The AC recognizes that the paper does not introduce any dramatic paradigm change. However, the proposed approach explores a simple yet effective idea that could be of inspiration beyond the human case (e.g., 3D/4D generation of generic objects). The AC finds the reason behind error accumulation in sequential steps reasonable. Also, implementing such an idea required introducing components to connect 2D and 3D generation, which could be useful for future work.
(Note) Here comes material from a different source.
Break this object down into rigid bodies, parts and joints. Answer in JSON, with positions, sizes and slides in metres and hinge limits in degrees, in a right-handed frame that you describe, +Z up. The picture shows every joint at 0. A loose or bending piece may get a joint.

Finally, the paper shows that pose estimation of SMPL might be inaccurate; although further details would be useful to fully assess the method quality (e.g., reporting also the case of baselines using GT SMPL, as an "unfair" upper-bound of their performance; reporting clearly if all the baselines rely on the same pose estimators and which they are), the provided evidence is convincing in demonstrating SyncHuman superiority.
Due to these reasons, the AC leans toward acceptance, while encouraging the authors to:
- Better state the motivation and the intuition behind the work
- Clarify all the experimental and ablation details that have been pointed out by the reviewers
- Take into serious consideration the ethical concerns, and integrate a sincere discussion in the paper.